Seit rund einem Jahr bilden Sie und Ihr Vater zusammen ein Headcoach-Tandem. Was waren die Beweggründe für diese Konstellation?

Ein Generationenwechsel in einem Familienunternehmen ist ein sehr heikler Moment, den wir sehr gut und auch natürlich gestalten wollen. Das geht aus unserer Sicht am besten als Tandem. Das hat für mich den Vorteil, dass ich mich sehr gut einarbeiten kann und mein Vater, der mit Herzblut die Firma über viele Jahre gecoacht hat, kann eine sanfte, sukzessive Übergabe machen. Wir werden das sicher noch einige Zeit so fortsetzen.

Die Farbe Violett fällt auf – bei Cosanum hat alles einen violetten Touch, von den grossen LKWs über die Verpackungen bis hin zu Bezeichnungen wie «The violet Family». Was hat es mit der violetten Farbe auf sich?

Unsere Brandfarbe Violett entstand über die Zeit. In der Gesundheitsbrache ist oft alles weiss, grünlich und bläulich, also eher etwas steril. Da haben wir begonnen, uns mit der Farblehre auseinanderzusetzen. Die Farbe Violett war früher dem Kaiser oder König vorbehalten und da für uns der Kunde König ist, haben wir dann unsere frühere grüne Brandfarbe durch Violett ersetzt und unser ganzes Branding danach ausgerichtet.

Cosanum ist enorm innovativ und digitalisiert unterwegs. Sie haben u. a. einen Rollwagen erfunden, der OP-Utensilien direkt in den OP-Saal transportiert, um dadurch Kosten zu senken.

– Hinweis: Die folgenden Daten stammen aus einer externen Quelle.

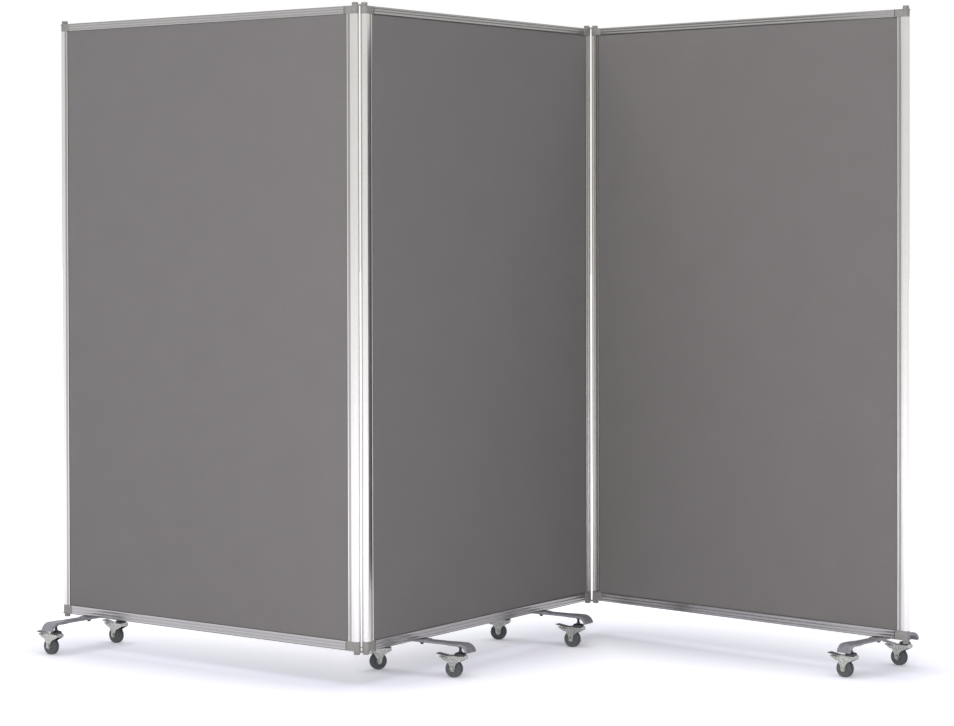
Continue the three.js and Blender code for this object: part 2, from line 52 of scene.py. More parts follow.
panel_width = 1.2
panel_height = 1.812
frame_thickness = 0.022
frame_bottom = 0.102
pivot_span = panel_width - frame_thickness
outer_foot_inset = 0.095
middle_foot_inset = 0.271
foot_places = {
    "left": outer_foot_inset - pivot_span / 2,
    "middle_left": middle_foot_inset - pivot_span / 2,
    "middle_right": pivot_span / 2 - middle_foot_inset,
    "right": pivot_span / 2 - outer_foot_inset,
}
panel_of_foot = {"left": "left", "middle_left": "middle", "middle_right": "middle", "right": "right"}
joints = {joint["name"]: joint for joint in frame["joints"]}


def standing(origin, ahead):
    """The matrix of a piece that stands upright at origin, with its own x axis level along ahead."""
    x_axis = np.array([ahead[0], ahead[1], 0.0]) / math.hypot(ahead[0], ahead[1])
    matrix = np.eye(4)
    matrix[:3, 0] = x_axis
    matrix[:2, 1] = -x_axis[1], x_axis[0]
    matrix[:3, 3] = origin
    return matrix


castor_stands = {}
foot_stands = {}
panel_stands = {}
for foot, place in foot_places.items():
    stems = []
    for end in ("front", "rear"):
        stem = np.array(joints[f"{foot}_{end}_swivel"]["pos_m"][:2])
        axle = np.array(joints[f"{foot}_{end}_spin"]["pos_m"][:2])
        castor_stands[f"{foot}_{end}"] = standing((*stem, 0.0), axle - stem)
        stems.append(stem)
    across = stems[1] - stems[0]
    along = np.array([across[1], -across[0]]) / np.linalg.norm(across)
    centre = (stems[0] + stems[1]) / 2
    foot_stands[foot] = standing((*centre, 0.0), along)
    panel_stands[panel_of_foot[foot]] = standing((*(centre - place * along), frame_bottom), along)

# The boards. Each is a light core with a sheet of grey needled felt glued to either face; the
# felt's edges roll inwards where the frame's channel grips them, which leaves a dark line all round.

post_width = 0.033
bottom_rail_height = 0.027
top_rail_height = 0.022
seat_gap = 0.0003
felt_face = 0.010
felt_edge = 0.007
felt_roll = 0.0035
felt_roll_steps = 6
felt_cells = (28, 42)
felt_grey = (0.150, 0.136, 0.132)
felt_light = (0.228, 0.212, 0.206)
felt_dark = (0.085, 0.077, 0.075)
felt_cloud_scale = 7.0
felt_fleck_scale = 420.0
felt_hair_scale = 900.0
felt_hair_width = 0.06
felt_hair_stretch = 0.35
felt_cloud_share = 0.16
felt_fleck_share = 0.42
felt_hair_share = 0.5
felt_nap = 0.00035


def between(low, high, cells, roll, steps):
    """Grid lines from low to high: close together over the roll at both ends, even between them."""
    ease = 1 - np.cos(np.linspace(0, np.pi / 2, steps + 1))
    middle = np.linspace(low + roll, high - roll, cells + 1)[1:-1]
    return np.concatenate([low + roll * ease, middle, (high - roll * ease)[::-1]])


def grid_faces(rows, columns, closed=False, start=0):
    """Quads of a grid of points, row after row; when closed, each row's last point is joined to its first."""
    r, c = np.meshgrid(np.arange(rows - 1), np.arange(columns if closed else columns - 1), indexing="ij")
    below, above, beside = r * columns, (r + 1) * columns, (c + 1) % columns
    quads = [below + c, below + beside, above + beside, above + c]
    return (start + np.stack(quads, axis=-1).reshape(-1, 4)).tolist()


def two_sheets(rows, columns):
    """Quads of two like grids, the second turned round, and of the band that joins their rims."""
    count = rows * columns
    near = grid_faces(rows, columns)
    far = [face[::-1] for face in grid_faces(rows, columns, start=count)]
    ids = np.arange(count).reshape(rows, columns)
    rim = np.concatenate([ids[0, :-1], ids[:-1, -1], ids[-1, :0:-1], ids[:0:-1, 0]])
    ahead = np.roll(rim, -1)
    return near, far, np.stack([rim, rim + count, ahead + count, ahead], axis=-1).tolist()


def felt_board():
    """The board's surface. On a grid over the face, depth is the face's, less a quarter ellipse over
    the roll, taken on the distance to the nearest edge; the rear is its mirror, and a band joins them."""
    x = between(post_width + seat_gap - panel_width / 2, panel_width / 2 - post_width - seat_gap,
                felt_cells[0], felt_roll, felt_roll_steps)
    z = between(bottom_rail_height + seat_gap, panel_height - top_rail_height - seat_gap,
                felt_cells[1], felt_roll, felt_roll_steps)
    z_grid, x_grid = np.meshgrid(z, x, indexing="ij")
    edge = np.minimum(np.minimum(x_grid - x[0], x[-1] - x_grid), np.minimum(z_grid - z[0], z[-1] - z_grid))
    rolled = 1 - np.clip(edge / felt_roll, 0, 1)
    depth = felt_edge + (felt_face - felt_edge) * np.sqrt(1 - rolled**2)
    front = np.stack([x_grid, -depth, z_grid], axis=-1).reshape(-1, 3)
    rear = front * (1, -1, 1)
    points = np.concatenate([front, rear])
    near, far, band = two_sheets(*x_grid.shape)
    uv = np.concatenate([front[:, [0, 2]], rear[:, [0, 2]] * (-1, 1)])
    return points, near + far + band, uv


crease = math.radians(35)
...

Mittlerweile ist Ihr Konzept «cosaOP Logistics» auch patentiert. Woher nehmen Sie die Inspiration und die Kraft für die Umsetzung?

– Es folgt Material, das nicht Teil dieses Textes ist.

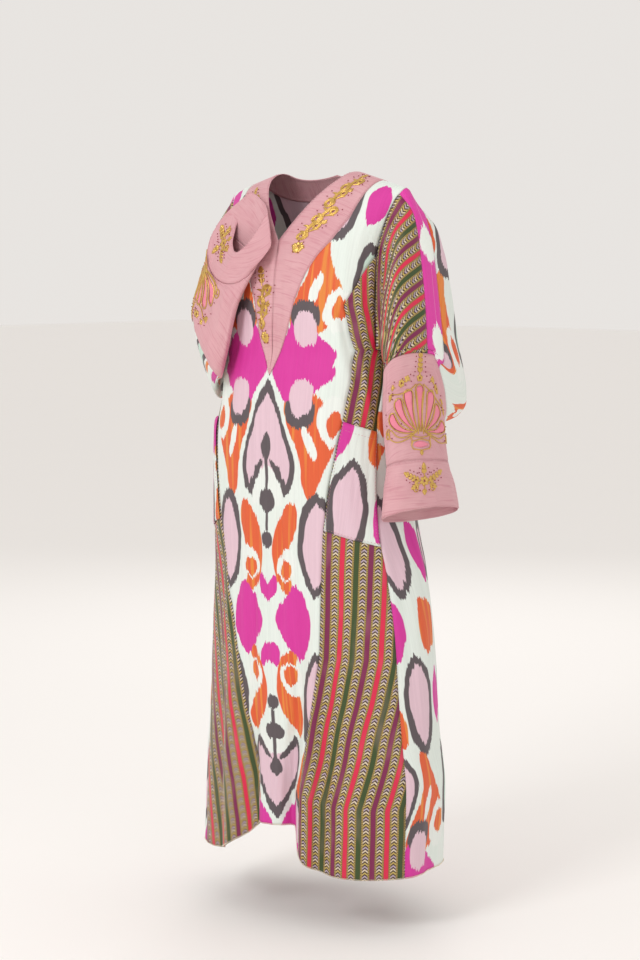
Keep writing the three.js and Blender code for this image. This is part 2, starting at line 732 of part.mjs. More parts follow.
function addMesh(name, geometry, finish) {
  const mesh = new THREE.Mesh(geometry, materials[finish]);
  mesh.name = name;
  dress.add(mesh);
}

const cloth = new Net();
addFront(cloth);
addGores(cloth);
addBack(cloth);
addNeckband(cloth, 'left');
addNeckband(cloth, 'right');
addSleeve(cloth, 'left', LEFT_SLEEVE);
addSleeve(cloth, 'right', RIGHT_SLEEVE);

addMesh('front_panel', cloth.cut('front_panel'), 'ikat');
addMesh('back_panel', cloth.cut('back_panel'), 'ikat');
for (const which of ['left', 'right']) {
  addMesh(`side_gore_${which}`, cloth.cut(`side_gore_${which}`), 'stripes');
  addMesh(`neckband_${which}`, cloth.cut(`neckband_${which}`), 'rose');
  addMesh(`sleeve_back_${which}`, cloth.cut(`sleeve_back_${which}`), 'ikat');
  addMesh(`sleeve_strip_${which}`, cloth.cut(`sleeve_strip_${which}`), 'magenta');
  addMesh(`sleeve_gore_${which}`, cloth.cut(`sleeve_gore_${which}`), 'stripes');
  addMesh(`lower_sleeve_${which}`, cloth.cut(`lower_sleeve_${which}`), 'rose');
  addMesh(`cuff_${which}`, cloth.cut(`cuff_${which}`), 'rose');
  addMesh(`pocket_${which}`, pocketGeometry(which), 'ikat');
}

export default dress;
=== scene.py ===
"""Looks of the ikat dress: its cloth, folds, weave, goldwork, beads and stitches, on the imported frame."""

import math

import bmesh
import bpy
import numpy as np
from bpy.props import FloatProperty, FloatVectorProperty, PointerProperty
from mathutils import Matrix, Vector


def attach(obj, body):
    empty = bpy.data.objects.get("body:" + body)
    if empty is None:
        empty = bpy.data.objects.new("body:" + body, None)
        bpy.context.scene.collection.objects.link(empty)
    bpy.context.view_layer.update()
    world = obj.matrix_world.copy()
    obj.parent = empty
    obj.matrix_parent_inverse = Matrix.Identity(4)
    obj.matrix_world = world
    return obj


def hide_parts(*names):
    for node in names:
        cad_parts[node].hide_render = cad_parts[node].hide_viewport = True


bl_info = {
    "name": "Ikat dress",
    "version": (1, 0, 0),
    "blender": (4, 5, 0),
    "location": "3D View > Sidebar > Dress",
    "description": "Makes the cloth, goldwork and stitching of a worn ikat dress",
    "category": "Object",
}

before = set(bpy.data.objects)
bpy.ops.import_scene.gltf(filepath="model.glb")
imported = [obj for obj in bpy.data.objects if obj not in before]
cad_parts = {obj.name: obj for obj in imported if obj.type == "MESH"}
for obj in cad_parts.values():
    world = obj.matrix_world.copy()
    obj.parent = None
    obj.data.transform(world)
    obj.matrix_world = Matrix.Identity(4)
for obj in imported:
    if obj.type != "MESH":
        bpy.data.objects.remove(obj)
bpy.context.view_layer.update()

# ---------------------------------------------------------------- driving sizes, in millimetres

MM = 0.001
HEM = -1370.0
UNDERARM = -342.0
V_TIP = -395.0               # the point of the neckband's outer edge
V_BOTTOM = -149.0            # the bottom of the open neck
NECK_RIDGE = 30.0            # height of the shoulders' ridge, carried on to the middle
SHOULDER_FALL = 0.27         # how far the ridge falls for each millimetre outwards
SHOULDER_ROUND = 2.5
NECK_HALF = 97.0             # half widths of the neck and of the band at the shoulder
BAND_HALF = 168.0
BACK_NECK = -27.4            # heights of the neck and of the band at the centre back
BACK_BAND = -68.4
HEM_RISE_FROM = -1000.0
STRIP_FRONT = -15.0          # the magenta strip's edges meet the armhole at these heights
STRIP_BACK = -26.2
FRONT_ARC = 145.0            # degrees of a sleeve's round that are its front
UNDER_ARC = 70.0             # and its underside
POCKET_LIFT = 4.0            # from the gore to the outside of a pocket
POCKET_SAG = 2.2             # how far a pocket's mouth stands off
MM_PER_DEGREE = 3.3          # round the body, for the width of a crease
SLEEVE_MM_PER_DEGREE = 1.15
SLEEVE_MM_PER_RING = 55.0
FLOOR = -1.482               # in metres
FLOOR_HALF = 30              # in metres

BODY_CELL = 6.5              # size of the cloth's faces
SLEEVE_CELL = 5.0
SLEEVE_TURN = 3.2            # degrees between a sleeve's columns
ARMHOLE_STEPS = 60           # points down the front of an armhole
ARMHOLE_CLOSE = 40           # how many of them are drawn up to the shoulder
UNDER_STEPS = (7, 11)        # points under the arm, on the side gore and on the back panel
GROUND_STEPS = 160
MERGE = 2e-5                 # in metres, as the next one
SLIVER = 1e-6

GORE_TURN = -253.0           # height of the point where a gore's front seam turns to the armhole
GORE_POINT_ACROSS = 152.0
GORE_SLOPE = 0.2135
# Where a piece's cut lies on its cloth: metres across and along
POCKET_LAY = {"left": (0.08, 0.285), "right": (0.06, 0.285)}
SLEEVE_LAY = {("sleeve_back", "left"): (0.06, 0.4), ("sleeve_back", "right"): (0.1, 0.3)}

# Turn and ring, on the sleeve, of the middle of a basket's foot and of a cuff's flower
BASKET_PLACE = {"left": (22.0, 7.72), "right": (325.0, 8.5)}
CUFF_PLACE = {"left": (19.0, 8.85), "right": (305.0, 10.4)}
# Half of the band, the vine's foot, the height at which it has its full width, and its length
BAND_PLACES = [("left", -162, -110, 195), ("right", -330, -250, 150), ("right", -110, -60, 110)]
BAND_SCALE = 1.25
BASKET_SCALE = {"left": 1.14, "right": 0.95}
CUFF_SCALE = 1.2
CORD_LIFT = 0.8              # from the cloth to the middle of a cord
CORD_STEP = 1.5
LEAF_FULLNESS = 1.35
LEAF_HEIGHT = 1.5
SILK_HEIGHT = 0.9
SILK_MARGIN = 1.4            # from a plume's cord to its silk
BEAD_SINK = 0.8              # height of a bead's middle, in its radii
STITCH_LIFT = 0.3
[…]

Wir haben die Devise: Mit Herzblut weitermachen auch dann, wenn andere sagen, dass es so nicht gehen kann. Dieser Rollwagen ist ein gutes Beispiel, wie wir stets versuchen, bei unseren Kunden durch innovative Ideen einen Mehrwert zu schaffen. Wenn wir unserer Firma als lokal verankertes KMU eine Zukunft geben wollen, müssen wir viel mehr leisten als grössere Unternehmen. Das motiviert und treibt uns voran.

In den letzten 12 Monaten, was war für Sie die grösste Herausforderung, was waren die grössten Highlights?

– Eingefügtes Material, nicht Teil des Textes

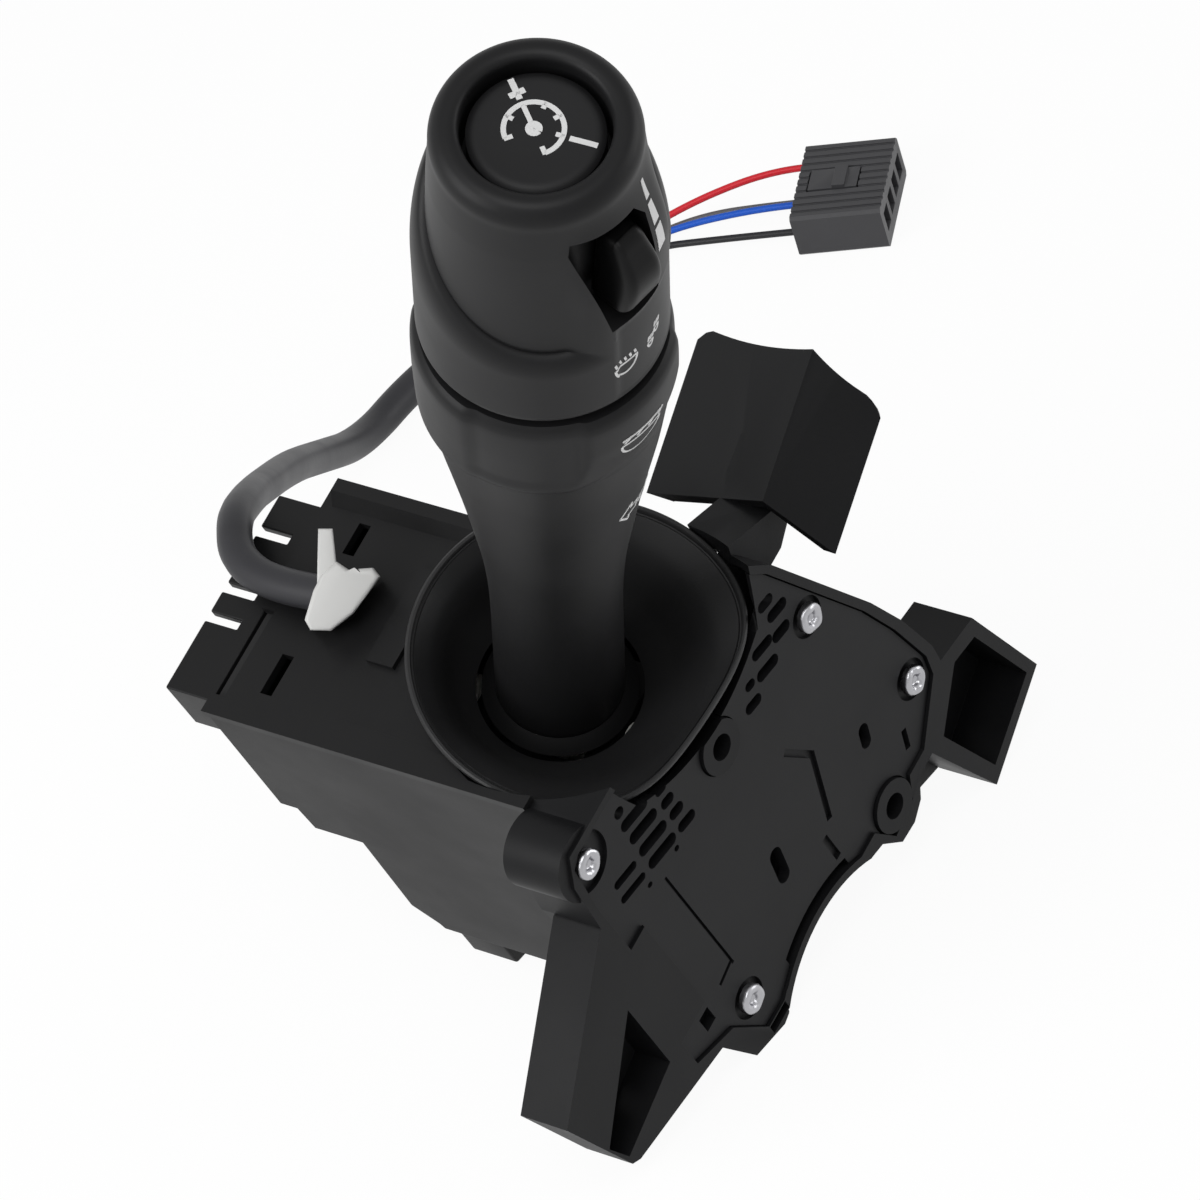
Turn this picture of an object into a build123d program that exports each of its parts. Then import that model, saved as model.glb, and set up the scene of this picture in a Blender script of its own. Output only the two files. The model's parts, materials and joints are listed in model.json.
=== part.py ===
"""Combination stalk switch for a steering column.

Everything is drawn in the column frame: +X along the steering column towards the driver,
+Y across it, +Z out along the lever side, origin at the centre of the funnel's rim.
At the end every piece is turned about X and lifted, so that the switch stands on its
hook, socket box, locating lug and harness socket.
"""
from build123d import *
import math
import os

os.makedirs("parts", exist_ok=True)

# Placing of the finished switch
stand_angle = 18.0
floor_y = -29.8
floor_z = -87.8

# General moulding sizes
wall = 2.5
seat_gap = 0.3
run_gap = 0.05

# Lever line
lever_foot = (-6.0, 0.0, 0.0)
lever_dir = (0.400, 0.096, 0.911)
pivot_depth = 32.0

# Front frame and its cover, in X
frame_back = 10.0
frame_front = 25.0
frame_floor = 2.5
cover_thick = 2.6
cover_front = 24.2
rim_width = 2.2

# Column saddle
saddle_r = 31.0
saddle_y = -8.0
saddle_z = -111.3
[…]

In Zeiten von COVID-19 die Schweizer Spitäler und Altersheime verlässlich mit medizinischem Verbrauchsmaterial zu beliefern war eine enorme Verantwortung und grosse Herausforderung. Trotzdem hat es reibungslos funktioniert und das gesamte Cosanum-Team hat einen hervorragenden Job geleistet. Für uns war es enorm schön, zu sehen, dass wir mit unserer Arbeit einen Beitrag zur Bewältigung dieser Krise leisten durften. Diese Sinnbestätigung ist ein grosses Highlight, das uns als Firma sehr gestärkt und motiviert hat.

Cosanum spricht von sich als «Game changer». Was soll zukünftig noch verändert werden und wo sehen Sie Cosanum in 5 Jahren?

Die Transformationsphase haben wir hinter uns, nun sind wir in der Evolutionsphase, die ist viel natürlicher. Wir werden unsere Organisation weiterentwickeln, das Muster der geläufigen Arbeitszeiten werden wir hinterfragen, und extern werden wir noch konsequenter Teil der Prozesse der Kunden, d. h. der Spitäler werden. Wir werden weiterhin neue, innovative Lösungen ausarbeiten.

Neben der Arbeit, was begeistert Sie?

Ich bin ein Bergmensch und liebe es, draussen in der Natur sein. Und ich bin ein sehr leidenschaftlicher Vater. Meine drei Kinder begeistern mich jeden Tag von neuem.